Dandong, China
Standing on the border to North Korea is more than a bit surreal. It's interesting to imagine that over there, beyond the Yalu River everything is different. Different language, different people, different society. It mystifies me. I want to know what goes on on the other side of the water. Why the mystic appeal, I wonder. I've seen and crossed many borders - why is this one special?
Maybe it's because this is the first border I've encountered that I can't just cross and even getting the limited permission available these days is said to be very difficult and not even guaranteed. In fact, North Korea is known to be a very reclusive, even secretive country and like with everything secretive we would like to know what it is all about.
So, I followed my urge to get a taste and headed straight for Yalu River after arriving here in Dandong. It was evening and Dandong, like most Chinese cities, was ablaze with neon lights. All the greater was the contrast when I reached the river that divides the two countries. I had been warned (by my guide book) but gazing across the water into almost complete blackness was still unsettling. On one side China with its noise and lights, on the other side the mysterious North Korea shrouded in silence and a darkness pierced only by very few pin points of light. Even the single bridge linking the two countries is only lit on the Chinese side (which, I observe, is longer than the Korean one).

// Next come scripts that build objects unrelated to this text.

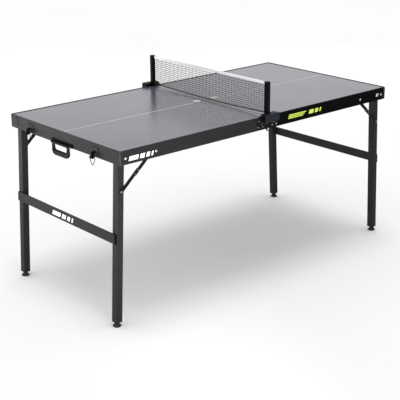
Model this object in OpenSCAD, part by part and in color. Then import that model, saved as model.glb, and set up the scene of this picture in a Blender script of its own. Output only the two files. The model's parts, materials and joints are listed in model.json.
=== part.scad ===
// Folding mid-size ping pong table with a lift-off net set.
// +X runs along the table, +Y across it, +Z up; the origin is on the floor under the seam's middle.
// Everything is drawn for the left half's near side (x < 0, y < 0) and mirrored to the other places.

/* [Table] */
// Length over both end aprons
table_l = 1614; // [1600:2:1640]
// Width over the side aprons
table_w = 800; // [760:2:840]
// Height of the playing surface above the floor
table_h = 762; // [740:1:780]
// Thickness of the playing board
board_t = 12; // [9:0.5:12]
// Gap between the two halves at the seam
seam_gap = 1; // [0.6:0.1:1.5]

/* [Aprons] */
// Depth of the aprons, playing surface to lower edge
apron_h = 57.5; // [57:0.5:60]
// Thickness of the folded apron sheet
sheet_t = 1.5; // [1:0.1:1.5]
// Width of the side aprons' ledge and lower lip
side_lip_w = 14; // [10:0.5:16]
// Width of the end aprons' ledge and lower lip
end_lip_w = 9; // [8:0.5:9]
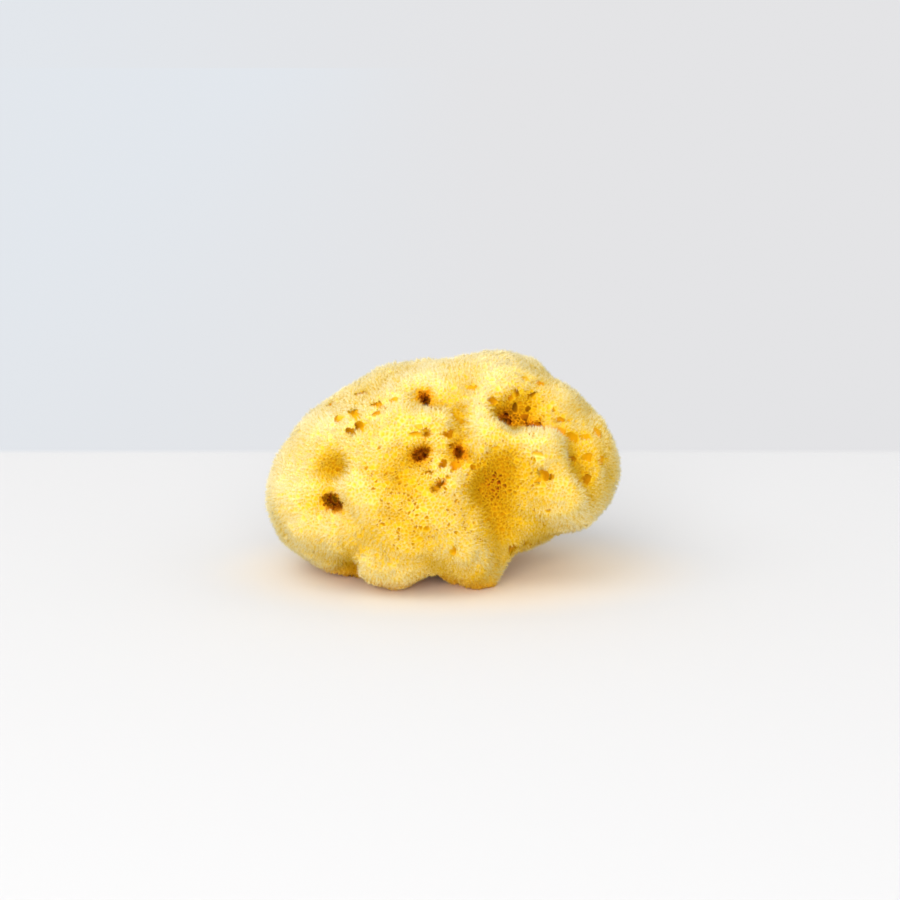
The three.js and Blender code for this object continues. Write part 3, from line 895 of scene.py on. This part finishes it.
fibre_colour_and_shade = bpy.data.node_groups.new("fibre colour and painted shade", "ShaderNodeTree")
fibre_colour_and_shade.interface.new_socket("Rise", in_out="INPUT", socket_type="NodeSocketFloat")
fibre_colour_and_shade.interface.new_socket("Open", in_out="INPUT", socket_type="NodeSocketFloat")
fibre_colour_and_shade.interface.new_socket("Colour", in_out="OUTPUT", socket_type="NodeSocketColor")
inside = fibre_colour_and_shade.nodes.new("NodeGroupInput")
outside = fibre_colour_and_shade.nodes.new("NodeGroupOutput")
open_ramp = fibre_colour_and_shade.nodes.new("ShaderNodeValToRGB")
closed_ramp = fibre_colour_and_shade.nodes.new("ShaderNodeValToRGB")
set_ramp(open_ramp, OPEN_COLOURS)
set_ramp(closed_ramp, CLOSED_COLOURS)
how_open = fibre_colour_and_shade.nodes.new("ShaderNodeMapRange")
how_open.inputs["From Min"].default_value = CLOSED_AT
how_open.inputs["From Max"].default_value = OPEN_AT
both = fibre_colour_and_shade.nodes.new("ShaderNodeMix")
both.data_type = "RGBA"
link(fibre_colour_and_shade, inside.outputs["Rise"], open_ramp.inputs["Fac"])
link(fibre_colour_and_shade, inside.outputs["Rise"], closed_ramp.inputs["Fac"])
link(fibre_colour_and_shade, inside.outputs["Open"], how_open.inputs["Value"])
link(fibre_colour_and_shade, how_open.outputs["Result"], both.inputs["Factor"])
link(fibre_colour_and_shade, closed_ramp.outputs["Color"], both.inputs["A"])
link(fibre_colour_and_shade, open_ramp.outputs["Color"], both.inputs["B"])
link(fibre_colour_and_shade, both.outputs["Result"], outside.inputs["Colour"])
print("group", fibre_colour_and_shade.name, "with", len(fibre_colour_and_shade.nodes), "nodes")

# %% [markdown]
# Sponge fibre is dry and matt. The material is rough with hardly any shine, and reads the
# two numbers from the mesh.

# %% Material
ROUGHNESS = 0.9
SPECULAR = 0.05

fibre = bpy.data.materials.new("fibre")
fibre.use_nodes = True
tree = fibre.node_tree
shader = next(node for node in tree.nodes if node.type == "BSDF_PRINCIPLED")
shader.inputs["Roughness"].default_value = ROUGHNESS
shader.inputs["Specular IOR Level"].default_value = SPECULAR
colour = tree.nodes.new("ShaderNodeGroup")
colour.node_tree = fibre_colour_and_shade
for key, socket in (("rise", "Rise"), ("open", "Open")):
    number = tree.nodes.new("ShaderNodeAttribute")
    number.attribute_name = key
    link(tree, number.outputs["Fac"], colour.inputs[socket])
link(tree, colour.outputs["Colour"], shader.inputs["Base Color"])
for piece in pieces:
    piece.data.materials.append(fibre)
print("material", fibre.name, "on", len(pieces), "pieces")

# %% [markdown]
# ## Table and wall
# The sponge stands on a white table in front of a pale wall. The wall glows by itself, so
# that its even tone doesn't depend on the lights. These helpers make a large plane, its
# material, and colours that change along it.

# %% Stage helpers
STAGE_SIZE = 12.0


def stage_plane(name, location, turn, material):
    half = STAGE_SIZE / 2
    mesh = bpy.data.meshes.new(name)
    corners_at = [(-half, -half, 0), (half, -half, 0), (half, half, 0), (-half, half, 0)]
    mesh.from_pydata(corners_at, [], [(0, 1, 2, 3)])
    mesh.materials.append(material)
    plane = bpy.data.objects.new(name, mesh)
    plane.location = location
    plane.rotation_euler = turn
    scene.collection.objects.link(plane)
    print(name, "at", location)


def stage_material(name, tone, glow):
    """A matt material and its shader, with a light of its own."""
    found = bpy.data.materials.new(name)
    found.use_nodes = True
    plain = next(node for node in found.node_tree.nodes if node.type == "BSDF_PRINCIPLED")
    plain.inputs["Base Color"].default_value = (*tone, 1)
    plain.inputs["Specular IOR Level"].default_value = 0
    plain.inputs["Emission Color"].default_value = (*glow, 1)
    plain.inputs["Emission Strength"].default_value = 1
    return found, plain


def ramp_along(tree, value, low, high):
    """A smooth step from 0 to 1 as the value goes from low to high."""
    step = tree.nodes.new("ShaderNodeMapRange")
    step.interpolation_type = "SMOOTHSTEP"
    step.inputs["From Min"].default_value = low
    step.inputs["From Max"].default_value = high
    link(tree, value, step.inputs["Value"])
    return step.outputs["Result"]


def mixed(tree, factor, before, after):
    """A colour that goes from one to the other: each is a colour or a socket."""
    tones = tree.nodes.new("ShaderNodeMix")
    tones.data_type = "RGBA"
    link(tree, factor, tones.inputs["Factor"])
    for socket, tone in (("A", before), ("B", after)):
        if isinstance(tone, tuple):
            tones.inputs[socket].default_value = (*tone, 1)
        else:
            link(tree, tone, tones.inputs[socket])
    return tones.outputs["Result"]


def place_along(tree):
    """The place on a plane, whole and split into its three numbers."""
    where = tree.nodes.new("ShaderNodeNewGeometry")
    split = tree.nodes.new("ShaderNodeSeparateXYZ")
    link(tree, where.outputs["Position"], split.inputs["Vector"])
    return where.outputs["Position"], split


# %% [markdown]
# The table is one large plane. A little way behind the sponge its tone changes from the
# table's white to the wall's pale grey, at the table's far edge, and a backdrop far behind
# carries the wall's tone up. Light that comes through the sponge and off it warms the table
# close by, and a round warm tint stands in for that. The wall is bluer towards the left.

# %% Table and wall
BLACK = (0, 0, 0)
TABLE_TONE = (0.645, 0.65, 0.665)
WARM_TONE = (0.86, 0.765, 0.64)
WARM_AT = (0.005, 0.0)
WARM_REACH = (0.11, 0.07)
WARM_CORE = 0.3
WALL_LIGHT = (0.775, 0.775, 0.79)
WALL_LEFT = (0.765, 0.80, 0.845)
TABLE_EDGE = 0.194
HALF_EDGE = 0.006
BACKDROP_AT = 3.0
TABLE_TURNS_BLUE = (-0.35, 0.1)
BACKDROP_TURNS_BLUE = (-1.1, 0.3)

table_material, table_shader = stage_material("table", TABLE_TONE, BLACK)
tree = table_material.node_tree
where, split = place_along(tree)
beyond = ramp_along(tree, split.outputs["Y"], TABLE_EDGE - HALF_EDGE, TABLE_EDGE + HALF_EDGE)
from_middle = tree.nodes.new("ShaderNodeVectorMath")
from_middle.operation = "MULTIPLY_ADD"
from_middle.inputs[1].default_value = (1 / WARM_REACH[0], 1 / WARM_REACH[1], 0)
from_middle.inputs[2].default_value = (-WARM_AT[0] / WARM_REACH[0], -WARM_AT[1] / WARM_REACH[1], 0)
how_far = tree.nodes.new("ShaderNodeVectorMath")
how_far.operation = "LENGTH"
link(tree, where, from_middle.inputs[0])
link(tree, from_middle.outputs["Vector"], how_far.inputs[0])
away = ramp_along(tree, how_far.outputs["Value"], WARM_CORE, 1)
near_tone = mixed(tree, away, WARM_TONE, TABLE_TONE)
link(tree, mixed(tree, beyond, near_tone, BLACK), table_shader.inputs["Base Color"])
left_to_right = ramp_along(tree, split.outputs["X"], *TABLE_TURNS_BLUE)
wall_light = mixed(tree, left_to_right, WALL_LEFT, WALL_LIGHT)
link(tree, mixed(tree, beyond, BLACK, wall_light), table_shader.inputs["Emission Color"])
stage_plane("table", (0, 0, 0), (0, 0, 0), table_material)

wall_material, wall_shader = stage_material("wall", BLACK, WALL_LIGHT)
tree = wall_material.node_tree
split = place_along(tree)[1]
left_to_right = ramp_along(tree, split.outputs["X"], *BACKDROP_TURNS_BLUE)
link(tree, mixed(tree, left_to_right, WALL_LEFT, WALL_LIGHT), wall_shader.inputs["Emission Color"])
stage_plane("backdrop", (0, BACKDROP_AT, 0), (math.pi / 2, 0, 0), wall_material)

# %% [markdown]
# ## Light
# The light is soft and comes from all round: a bright sky, a broad window high on the left,
# and a fill from the front, so that the shadows are pale and the pores aren't black. Light
# that bounces many times between the fibres is what makes a sponge glow, so more bounces
# than usual are counted.

# %% Light
SKY = (1.0, 0.99, 0.97)
SKY_STRENGTH = 0.98
WINDOW_SIZE = 2.8
WINDOW_FROM = Vector((-1.7, -1.2, 2.9))
WINDOW_POWER = 46
FILL_SIZE = 2.0
FILL_FROM = Vector((-0.2, -2.2, 0.5))
FILL_POWER = 60
WARM_WHITE = (1.0, 0.975, 0.94)
DIFFUSE_BOUNCES = 8
MOST_BOUNCES = 10

sky = bpy.data.worlds.new("sky")
sky.use_nodes = True
ground = next(node for node in sky.node_tree.nodes if node.type == "BACKGROUND")
ground.inputs["Color"].default_value = (*SKY, 1)
ground.inputs["Strength"].default_value = SKY_STRENGTH
scene.world = sky


def soft_light(name, size, place, power):
    light = bpy.data.lights.new(name, "AREA")
    light.size = size
    light.energy = power
    light.color = WARM_WHITE
    lamp = bpy.data.objects.new(name, light)
    lamp.location = place
    lamp.rotation_euler = (HEART - place).to_track_quat("-Z", "Y").to_euler()
    scene.collection.objects.link(lamp)
    print(name, power, "W at", [round(v, 1) for v in place], "m")


soft_light("window", WINDOW_SIZE, WINDOW_FROM, WINDOW_POWER)
soft_light("fill", FILL_SIZE, FILL_FROM, FILL_POWER)
scene.view_settings.view_transform = "Standard"
scene.view_settings.look = "None"
scene.cycles.diffuse_bounces = DIFFUSE_BOUNCES
scene.cycles.max_bounces = MOST_BOUNCES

Then, today, I got another glace from Tiger Mountain Great Wall, which is right next to the border. From the highest peak of Tiger Mountain I looked out across the border lands - by daylight now. There wasn't much: a fence, a few houses huddled together, a large field still barren at this time of the year and a loose chain of guard posts. Hardly a soul in sight, even with the binoculars put up for the tourists here. Of course, the warning goes: "you may not see the soldiers but they are there." Still, I got the same impression as last night. On the Chinese side there was lots of life with roads and farms and industry while "over there" there was mainly silence interrupted only by the chugging of a diesel engine somewhere between the houses. Here, where the two countries are at their closest they are separated only by a narrow stream. Sometimes it can't be more than a meter or two, which is also why this place is known as 一步跨 - One Step Across. Actually, some locals told me, some North Koreans do come to the border once in a while to chat - and to exchange goods. Probably this is why, some six months back, the fence was erected on the North Korean side of the stream. Despite the friendship between the two countries such interaction doesn't seem popular. Still, the footpath leading down to the stream seems well used nonetheless. I'm sure the risk is great but if there's a will there's a way.
It struck me as interesting that while people on the opposite side of the border people live in seclusion, people on this side Chinese and foreign tourists go for a walk trying to catch a glimpse of just that seclusion. This has an even more interesting effect on the Chinese locals. Besides selling various "North Korean" souvenirs they've also realised that people would like to have a look at the inhabitants of this mysterious country. Near 一步跨 they shout across the river in Korean: "hey friend, come over for a while." Maybe they hope this will increase their chance for a sale. I felt a bit like in a zoo where you try to lure animals out so people can see them. This time nobody answered the call. Spectators were disappointed. The lions were not coming out. Back in Dandong, they also offer boat tours on the river that take visitors as close as possible to the North Korean bank. Makes me wonder if they'll throw meat...
Come evening it turns out that the Friendship Bridge is not only lit on the Chinese side, there's also a light show and neon display. After observing South Koreans looking down a bit on the Chinese here it seems more like the Chinese are doing the looking down. "Nana, we get a light show."
I feel a mild regret now that I only now remembered the option to visit North Korea. It's way too late to get a visa - takes about a month (and isn't guaranteed). So, this time I can only satisfy my curiosity dining at a North Korean restaurant (aptly called "Pyongyang") and looking out across the waters. I'll have to cross that bridge another time.